61. The position that emerges from the above discussion can be summarised thus: the power of the High Court in quashing a criminal proceeding or FIR or complaint in exercise of its inherent jurisdiction is distinct and different from the power given to a criminal court for compounding the offences under Section 320 of the Code. Inherent power is of wide plenitude with no statutory limitation but it has to be exercised in accord with the guideline engrafted in such power viz.: (i) to secure the ends of justice, or

(ii) to prevent abuse of the process of any court. In what cases power to quash the criminal proceeding or complaint or FIR may be exercised where the offender and the victim have settled their dispute would depend on the facts and circumstances of each case and no category can be prescribed.
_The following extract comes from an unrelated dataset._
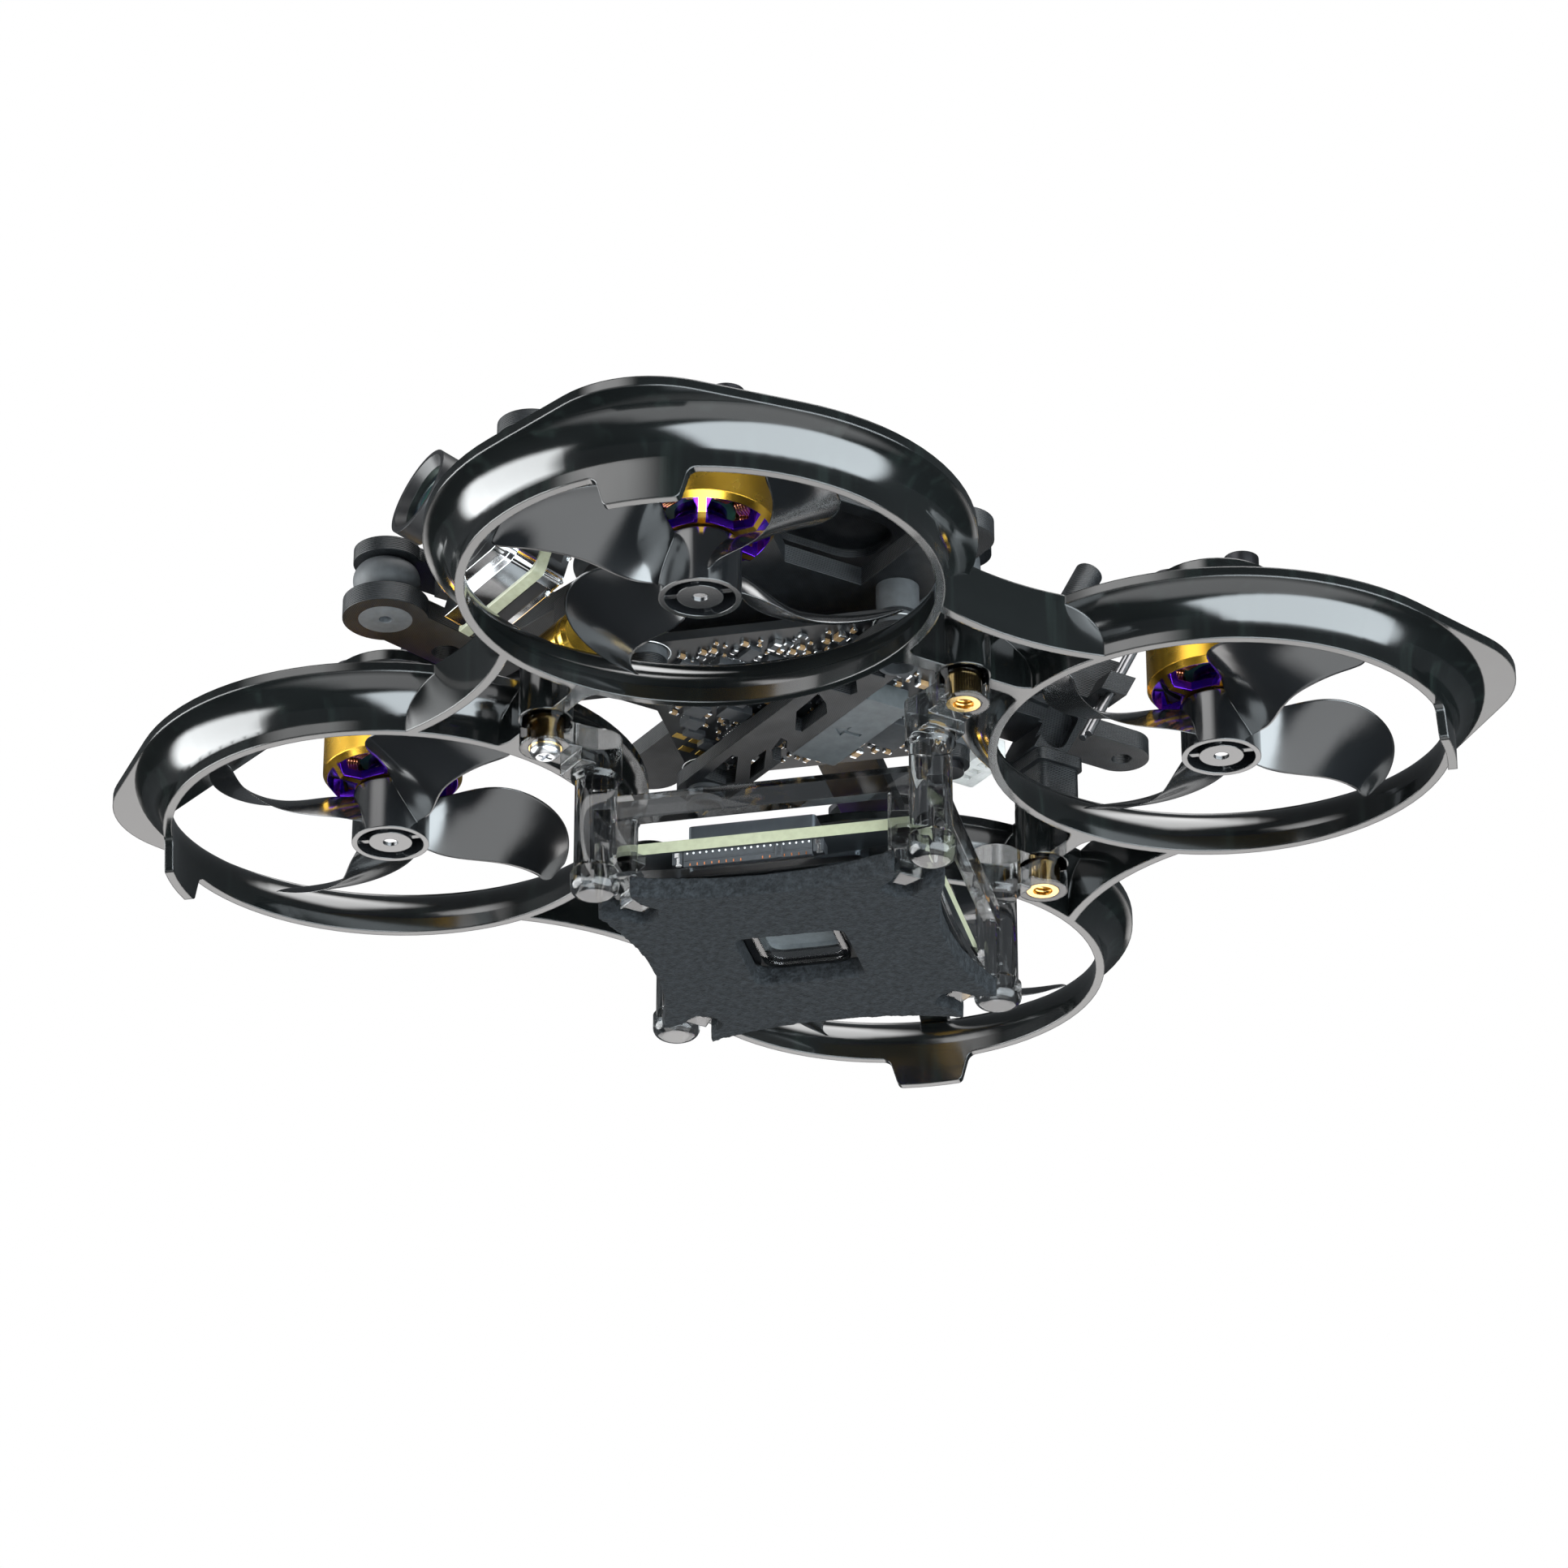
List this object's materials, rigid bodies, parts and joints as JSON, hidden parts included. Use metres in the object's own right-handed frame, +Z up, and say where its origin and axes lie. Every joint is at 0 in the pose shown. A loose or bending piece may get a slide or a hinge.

However, before exercise of such power, the High Court must have due regard to the nature and gravity of the crime. Heinous and serious offences of mental depravity or offences like murder, rape, dacoity, etc. cannot be fittingly quashed even though the victim or victim's family and the offender have settled the dispute. Such offences are not private in nature and have a serious impact on society. Similarly, any compromise between the victim and the offender in relation to the offences under special statutes like the Prevention of Corruption Act or the offences committed by public servants while working in that capacity, etc.; cannot provide for any basis for quashing criminal proceedings involving such offences. But the criminal cases having overwhelmingly and predominatingly civil flavour

stand on a different footing for the purposes of quashing, particularly the offences arising from commercial, financial, mercantile, civil, partnership or such like transactions or the offences arising out of matrimony relating to dowry, etc. or the family disputes where the wrong is basically private or personal in nature and the parties have resolved their entire dispute. In this category of cases, the High Court may quash the criminal proceedings if in its view, because of the compromise between the offender and the victim, the possibility of conviction is remote and bleak and continuation of the criminal case would put the accused to great oppression and prejudice and extreme injustice would be caused to him by not quashing the criminal case despite full and complete settlement and compromise with the victim. In other words, the High Court must consider whether it would be unfair or contrary to the interest of justice to continue with the criminal proceeding or continuation of the criminal proceeding would tantamount to abuse of process of law despite settlement and compromise between the victim and the wrongdoer and whether to secure the ends of justice, it is appropriate that the criminal case is put to an end and if the answer to the above question(s) is in the affirmative, the High Court shall be well within its jurisdiction to quash the criminal proceeding."

8. In view of the aforesaid facts and considering the settlement arrived at between the parties and there is no societal interest involved in this case and also taking into consideration the judgments of Hon'ble Supreme Court in the cases of Narinder Singh & Ors. (Supra) and Gian Singh (Supra), the entire criminal proceedings as well as order dated 27.11.2017, passed by the learned Judicial Magistrate, 1st Class, Dhanbad, whereby cognizance for the offence under Section 498-A of the Indian Penal Code, has been taken against the petitioner, in connection with C.P. Case No. 841 of 2016, pending in the Court of learned Judicial Magistrate, 1st Class, Dhanbad, are hereby, quashed.

9. This criminal miscellaneous petition stands allowed and disposed of. The aforesaid I.A. also stands disposed of.